Posted by Shivali Anand

February 7, 2022    |     4-minute read (662 words)

The costs of running a business go beyond just rent and wages; you will also have to deal with courting clients, securing capital and negotiating with impatient creditors. And as your company expands, it becomes that much more challenging to keep up with rising costs.

The question is, how you will deal with the debt that your company accumulates? The debt avalanche and the debt snowball are two common debt-reduction tactics. While both can be effective, choosing the best one depends on your specific circumstances.

If you're a thrifty entrepreneur who takes pride in preserving every penny, the debt avalanche strategy is likely preferable. But if you’re motivated by a quick win or sense of success, the debt snowball strategy is probably the better fit.

We've distilled the key elements of each technique to help you narrow down which is best for your company.

The debt avalanche method

This strategy, also known as debt stacking, reduces your total interest expense. In the debt avalanche approach, business debts are paid off in a sequence based on the highest interest rate to the lowest interest rate, regardless of balance.

Applying the debt avalanche technique:

1. Create an inventory – List business debts by interest rate for every loan and credit card. Rank them in order from highest to lowest.

2. Pay the required minimum – Pay the bare minimum on all debts listed except the one with the highest interest rate. You must stay current with all debts to prevent penalties and a hit to your credit score. 

3. Pay extra on the debt with the highest interest rate – Pay extra toward the debt with the highest interest rate.

4. Gain momentum – Once you've paid off one debt, check it off the list. Start paying off the next-highest interest rate debt using the money you previously allocated to the first debt.

Advantages of the debt avalanche method:

• Long-term savings by minimizing the amount of interest you pay.

• Debt is paid off more quickly.

Disadvantages of the debt avalanche method:

• It offers no positive reinforcement.

• Discipline and patience are required as results take time.

• Requires a steady stream of discretionary cash.

The debt snowball method

The debt snowball method works like a snowball rolling down a hill. It starts small but gets bigger and bigger as the momentum builds.

In this approach, liabilities are paid off in ascending order of size. Regardless of the interest rate, you start with the smallest balance and work your way up to the bigger ones.

Applying the debt snowball method

1. Get organized – List your debts, starting with the smallest balance and working your way up to the biggest.

2. Pay the required minimums – Make the basic minimum payment on all of your debts except the smallest. This safeguards your credit score and avoids penalty fees.

3. Pay extra on your smallest balance – Put whatever additional money you have toward the smallest balance every month.

4. Build on your accomplishments – Once you've paid off the smallest debt, check it off your list and move on to the next-smallest one. Pay off the next debt using the money you previously allocated toward the first.

Advantages of the debt snowball method

• It reduces your individual outstanding balances quickly.

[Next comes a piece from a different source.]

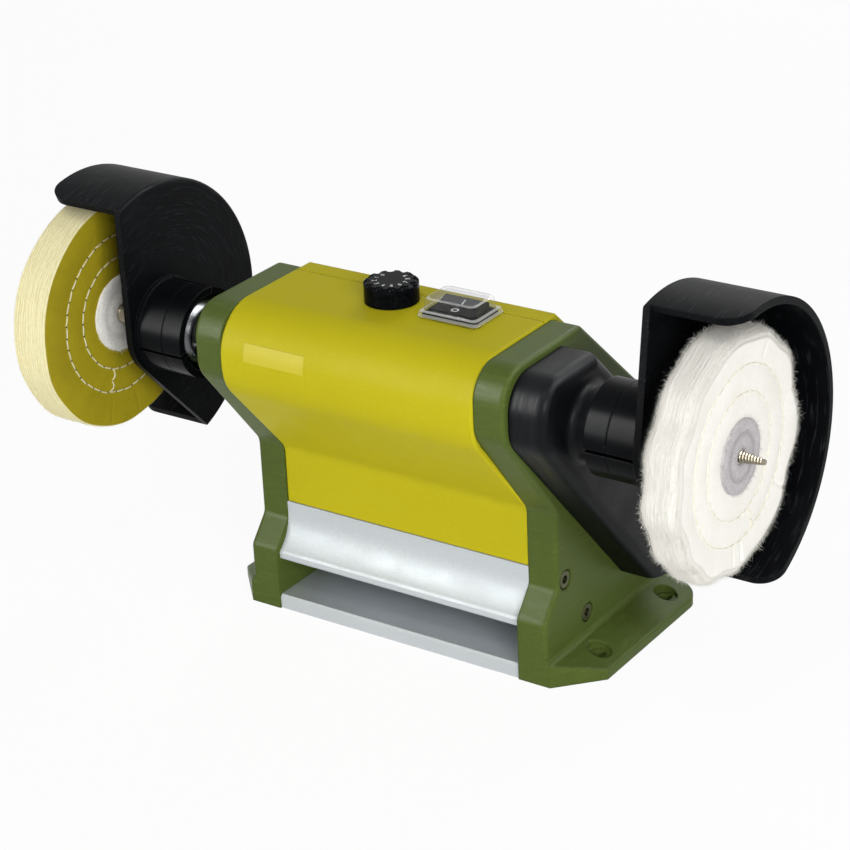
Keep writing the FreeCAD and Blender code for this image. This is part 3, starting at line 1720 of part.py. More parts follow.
def pot_parts():
    """The potentiometer under the panel, its turning shaft and its nut."""
    under = PANEL - d.shell_wall
    at = (-d.dial_left, DIAL_Y, 0)
    bore = d.pot_shaft + d.collar_fit
    floor = under - d.pot_depth
    top = PANEL + d.nut_thickness + d.pot_bush_proud
    bore_floor = floor + d.pot_floor
    body = [
        (floor, 0),
        (floor, d.pot_radius),
        (under, d.pot_radius),
        (under, d.pot_bush),
        (top, d.pot_bush),
        (top, bore),
        (bore_floor, bore),
        (bore_floor, 0),
    ]
    keep(turned(body, at, "z"), "potentiometer")
    shaft_top = PANEL + d.dial_gap + d.dial_height - d.dial_roof
    keep(turned(rod(bore_floor + d.collar_fit, shaft_top, d.pot_shaft), at, "z"), "dial_shaft")
    nut = ring(PANEL, PANEL + d.nut_thickness, d.pot_bush, d.pot_nut)
    keep(turned(nut, at, "z"), "pot_nut")


# ---- rocker switch ---------------------------------------------------------------------------


def switch_half_width():
    return d.rocker_width / 2 + d.rocker_gap + d.switch_side_wall


def switch_half_depth():
    swing = d.rocker_rise * sine(d.rocker_angle)
    return d.rocker_length / 2 + swing + d.rocker_gap + d.switch_end_wall


def rocker_pivot():
    return PANEL - d.rocker_pin_drop


def switch_body():
    """The moulded switch: a bezel on the panel and a box under it."""
    half_x = switch_half_width()
    half_y = switch_half_depth()
    body = new_body()
    base = PANEL - d.switch_depth
    block = rectangle(d.switch_right, SWITCH_Y, half_x, half_y)
    pad(body, outline(sketch_on(body, "XY_Plane", base), block), d.switch_depth)
    inside = d.splash_step + d.splash_wall + d.splash_fit
    bezel = rectangle(d.switch_right, SWITCH_Y, d.splash_across / 2 - inside, d.splash_deep / 2 - inside)
    pad(body, outline(sketch_on(body, "XY_Plane", PANEL), bezel), d.bezel_height)
    room_x = d.rocker_width / 2 + d.rocker_gap
    room = rectangle(d.switch_right, SWITCH_Y, room_x, half_y - d.switch_end_wall)
    top = sketch_on(body, "XY_Plane", PANEL + d.bezel_height)
    pocket(body, outline(top, room), d.bezel_height + d.switch_room)
    reach = half_x - d.rocker_pin_wall
    pin = sketch_on(body, "YZ_Plane", d.switch_right - reach)
    circle(pin, SWITCH_Y, rocker_pivot(), d.rocker_pin)
    pocket(body, pin, reach * 2, True)
    return keep(body, "switch_body")


def rocker():
    """The rocker, drawn level about its pin and set with its front pressed down."""
    half = d.rocker_length / 2
    rise = half * sine(d.rocker_angle)
    toe = half - d.rocker_foot_inset
    body = new_body((d.switch_right, SWITCH_Y, rocker_pivot()), (1, 0, 0), d.rocker_angle)
    section = [
        (-half, d.rocker_rise + rise),
        (-toe, -d.rocker_belly),
        (toe, -d.rocker_belly),
        (half, d.rocker_rise + rise),
        (0, d.rocker_rise),
    ]
    pad(body, outline(sketch_on(body, "YZ_Plane", -d.rocker_width / 2), section), d.rocker_width)
    hole = circle(sketch_on(body, "YZ_Plane", d.rocker_width / 2), 0, 0, d.rocker_pin + d.collar_fit)
    pocket(body, hole, d.rocker_width)
    return keep(body, "rocker")


def switch_pin():
    """The steel pin that the rocker tilts on."""
    reach = switch_half_width() - d.rocker_pin_wall
    pin = rod_at(d.rocker_pin, reach * 2, (d.switch_right - reach, SWITCH_Y, rocker_pivot()), "x")
    return keep(pin, "switch_pin")


def switch_spades():
    """Four blade terminals under the switch."""
    base = PANEL - d.switch_depth - d.spade_length
    lengths = (d.spade_thickness, d.spade_width, d.spade_length)
    places = [(x, y) for x in (-d.spade_reach, d.spade_reach) for y in (-d.spade_reach, d.spade_back)]
    spades = [box_at(lengths, (d.switch_right + x, SWITCH_Y + y, base)) for x, y in places]
    return keep(group(spades), "switch_spades")


def splash_cover():
    """A clear moulded hood over the rocker, with its frame flat on the panel."""
    body = new_body()
    half_x = d.splash_across / 2
    half_y = d.splash_deep / 2
    frame = rectangle(d.switch_right, SWITCH_Y, half_x, half_y)
    hood_x = half_x - d.splash_step
    hood_y = half_y - d.splash_step
    hood = rectangle(d.switch_right, SWITCH_Y, hood_x, hood_y)
    room = rectangle(d.switch_right, SWITCH_Y, hood_x - d.splash_wall, hood_y - d.splash_wall)
    corner_x = (d.switch_right - half_x).number, (d.switch_right + half_x).number
    hood_corner_x = (d.switch_right - hood_x).number, (d.switch_right + hood_x).number
    pad(body, outline(sketch_on(body, "XY_Plane", PANEL), frame), d.splash_base)
    dress(body, "Fillet", d.splash_corner, lambda edge: any(runs(edge, "z", x=x) for x in corner_x))
    hood_sketch = outline(sketch_on(body, "XY_Plane", PANEL + d.splash_base), hood)
    pad(body, hood_sketch, d.splash_height - d.splash_base)
    dress(body, "Fillet", d.splash_corner, lambda edge: any(runs(edge, "z", x=x) for x in hood_corner_x))
    dress(body, "Fillet", d.splash_edge, lambda edge: lies(edge, "z", PANEL + d.splash_height))
    pocket(body, outline(sketch_on(body, "XY_Plane", PANEL), room), d.splash_height - d.splash_wall, True)
    return keep(body, "splash_cover")


# ---- control board ---------------------------------------------------------------------------


def standoff_places():
    half = d.board_height / 2 - d.standoff_edge_inset
    reach = d.board_length / 2 - d.standoff_side_inset
    return [(side * reach, BOARD_Z + up * half) for side in (-1, 1) for up in (-1, 1)]


def board_bracket():
    """A sheet bracket that spans the case, with a flange on each end plate."""
    back = SHAFT_Y + d.bracket_back
    front = back - d.bracket_thickness
    tip = back - d.bracket_flange
    inner = HALF - d.bracket_thickness
    points = [
        (-HALF, back),
        (-HALF, tip),
        (-inner, tip),
        (-inner, front),
        (inner, front),
        (inner, tip),
        (HALF, tip),
        (HALF, back),
    ]
    body = prism("XY_Plane", BRACKET_BOTTOM, points, d.bracket_height)
    y, z = bracket_screw_place()
    for side in (-1, 1):
        drill(body, side, HALF, [(y, z)], d.small_hole, d.bracket_thickness)
    for x, z in standoff_places():
        hole = circle(sketch_on(body, "XZ_Plane", -back), x, z, d.small_shank)
        pocket(body, hole, d.bracket_thickness, True)
    return keep(body, "board_bracket")


def bracket_screws():
    """One screw through each flange of the bracket into its end plate."""
    face = HALF - d.bracket_thickness
    length = d.bracket_thickness + d.small_length - d.screw_tip_gap
    at = (0, *bracket_screw_place())
    screws = [plain_screw(side * face, -side, at, "x", length) for side in (-1, 1)]
    return keep(group(screws), "bracket_screws")


def circuit_board():
    """The speed control's board, with a hole at each standoff."""
    lengths = (d.board_length, d.board_thickness, d.board_height)
    at = (-d.board_length / 2, BOARD_FACE, BOARD_Z - d.board_height / 2)
    depth = d.board_thickness + 2 * LAP
    holes = [rod_at(d.small_hole, depth, (x, BOARD_FACE - LAP, z), "y") for x, z in standoff_places()]
    return keep(without(box_at(lengths, at), holes), "circuit_board")


def standoffs():
    """Four hollow spacers between board and bracket."""
    profile = ring(BRACKET_FACE - d.standoff_length, BRACKET_FACE, d.small_shank, d.standoff_radius)
    return keep(group([turned(profile, (x, 0, z), "y") for x, z in standoff_places()]), "standoffs")


def board_screws():
    """Four screws through board and standoffs into the bracket."""
    length = SHAFT_Y + d.bracket_back - BOARD_FACE
    screws = [plain_screw(BOARD_FACE, -1, (x, 0, z), "y", length) for x, z in standoff_places()]
    return keep(group(screws), "board_screws")


def board_parts():
    """Capacitor, choke, power device with its cooling plate and a terminal block on the board."""
    round_parts = [
        (d.capacitor_radius, d.capacitor_height, -d.capacitor_left),
        (d.choke_radius, d.choke_height, -d.choke_left),
    ]
    square_parts = [
        (d.heat_sink_size, d.heat_sink_height, d.heat_sink_size, d.heat_sink_right),
        (d.terminal_length, d.terminal_height, d.terminal_depth, d.terminal_right),
    ]
    parts = []
    for radius, height, x in round_parts:
        parts.append(rod_at(radius, height, (x, BOARD_FACE - height, BOARD_Z), "y"))
    for length, height, depth, x in square_parts:
        parts.append(box_at((length, height, depth), (x, BOARD_FACE - height, BOARD_Z - depth / 2)))
    return keep(group(parts), "board_parts")


# ---- cable gland -----------------------------------------------------------------------------


def cable_gland():
    """The gland in the upright back, with its locknut inside."""
    inner = COVER_BACK - d.shell_wall
    tail = inner - d.gland_thread_length
    end = COVER_BACK + d.gland_reach
    at = (GLAND_X, 0, GLAND_Z)
    bore = d.gland_thread - d.gland_wall
    body = [
        (tail, bore),
        (tail, d.gland_thread),
        (COVER_BACK, d.gland_thread),
        (COVER_BACK, d.gland_flange),
        (COVER_BACK + d.gland_flange_length, d.gland_flange),
        (end, d.gland_flange - d.gland_taper),
        (end, bore),
    ]
    keep(turned(body, at, "y"), "cable_gland")
    nut = ring(inner - d.gland_nut, inner, d.gland_thread, d.gland_flange)
    keep(turned(nut, at, "y"), "gland_nut")


# ---- the whole machine -----------------------------------------------------------------------


def build():
    left_plate()
    right_plate()
    housing_shell()
    rear_cover()
    rear_screws()
    seam_strip()
    name_plate()
    skirt()
    bottom_plate()
    bottom_screws()
    case_screws()
    belt_cover()
    cover_screws()
    left_neck()
    neck_screws()
    for side, end in ((-1, LEFT_NECK), (1, RIGHT_NECK)):
        bearing(side, end)
        bearing_cap(side, end)
    spindle()
    spindle_pulley()
    buff(-1, d.left_buff_face, d.left_buff_width, d.left_buff_flare, "buff_left")
    buff(1, d.right_buff_face, d.right_buff_width, d.right_buff_flare, "buff_right")
    hub_discs(-1, d.left_buff_face, d.left_buff_width, d.left_hub_disc, "hub_discs_left")
    hub_discs(1, d.right_buff_face, d.right_buff_width, d.right_hub_disc, "hub_discs_right")
    guard(-1, d.left_guard_face, d.left_guard_tilt, "guard_left")
    guard(1, d.right_guard_face, d.right_guard_tilt, "guard_right")
    drive_belt()
    motor_can()
    motor_shield()
    motor_screws()
    motor_magnets()
    motor_bearings()
    motor_shaft()
    armature()
    motor_fan()
    motor_brushes()
    motor_pulley()
    speed_dial()
    pot_parts()
    switch_body()
    rocker()
    switch_pin()
    switch_spades()
    splash_cover()
    board_bracket()
    bracket_screws()
    circuit_board()
    standoffs()
    board_screws()
    board_parts()
    cable_gland()


def check():
    """Stop before anything is written if a feature failed or a sub-part isn't sound."""
    doc.recompute()
    failed = [item.Label for item in doc.Objects if {"Invalid", "Error"} & set(item.State)]
    unsound = [item.Label for item in nodes if item.Shape.isNull() or not item.Shape.isValid()]
    if failed or unsound:
        raise RuntimeError(f"failed: {failed}, unsound: {unsound}")


def write():
    os.makedirs("parts", exist_ok=True)
    for item in nodes:
        item.Shape.exportStep(f"parts/{item.Label}.step")
        print(item.Label, len(item.Shape.Solids), round(item.Shape.Volume))


build()
check()
write()
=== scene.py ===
"""Finishes, cloth buffs, screw tapers and marks for a twin-ended bench polishing lathe."""

import json
import math

import bmesh
import bpy
import numpy as np
from bpy.props import FloatProperty, FloatVectorProperty, IntProperty, PointerProperty
from bpy.types import Operator, Panel, PropertyGroup
from mathutils import Matrix, Vector


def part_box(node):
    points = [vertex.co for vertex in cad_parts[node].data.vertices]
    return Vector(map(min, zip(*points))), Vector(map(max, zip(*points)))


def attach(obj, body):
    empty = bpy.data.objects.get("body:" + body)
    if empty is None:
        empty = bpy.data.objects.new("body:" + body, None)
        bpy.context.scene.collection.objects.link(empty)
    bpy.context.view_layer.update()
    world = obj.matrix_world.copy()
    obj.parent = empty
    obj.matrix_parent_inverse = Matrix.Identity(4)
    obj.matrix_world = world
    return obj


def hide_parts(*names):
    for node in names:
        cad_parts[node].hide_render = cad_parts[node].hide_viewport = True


bl_info = {
    "name": "Polishing Lathe Finishes",
    "version": (1, 0, 0),
    "blender": (4, 5, 0),
    "location": "3D View > Sidebar > Lathe",
    "description": "Gives the bench polishing lathe its paint, plastics, metals and cloth buffs",
    "category": "Object",
}

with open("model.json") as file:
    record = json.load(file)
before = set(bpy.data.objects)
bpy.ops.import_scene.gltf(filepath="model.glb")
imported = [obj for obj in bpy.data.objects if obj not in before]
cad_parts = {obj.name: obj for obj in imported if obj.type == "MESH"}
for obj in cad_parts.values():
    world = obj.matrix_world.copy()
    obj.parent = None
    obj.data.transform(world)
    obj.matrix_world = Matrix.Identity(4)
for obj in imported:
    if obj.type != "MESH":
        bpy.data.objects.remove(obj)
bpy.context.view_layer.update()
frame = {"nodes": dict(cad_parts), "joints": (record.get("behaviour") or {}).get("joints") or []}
NODES = frame["nodes"]
MM = 0.001

# Where the spindle, the dial and the rocker turn. Both buffs sit on the spindle's line.
PIVOTS = {joint["name"]: Vector(joint["pos_m"]) for joint in frame["joints"]}
AXIS, DIAL, ROCKER_PIN = (PIVOTS[name] for name in ("spindle_spin", "dial_turn", "rocker_tilt"))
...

• You get a psychological boost after paying each debt off.

• You avoid any fees to debt-consolidation companies.

Disadvantages of the debt snowball method

• It requires diligence.

• It can lengthen the payback period as it doesn’t account for interest rates.

• Higher-interest debts necessitate a bigger payment.

• Paying down the smallest balances first incurs more interest on the higher-interest loans, making it more costly.

Conclusion

While the debt snowball and the debt avalanche offer efficient strategies to pay off debt, you’ll need to consider which works better for your circumstances. One way to start is by figuring out how much interest you’d be obligated to pay and how long it would take you to pay off your debts under each of the methods.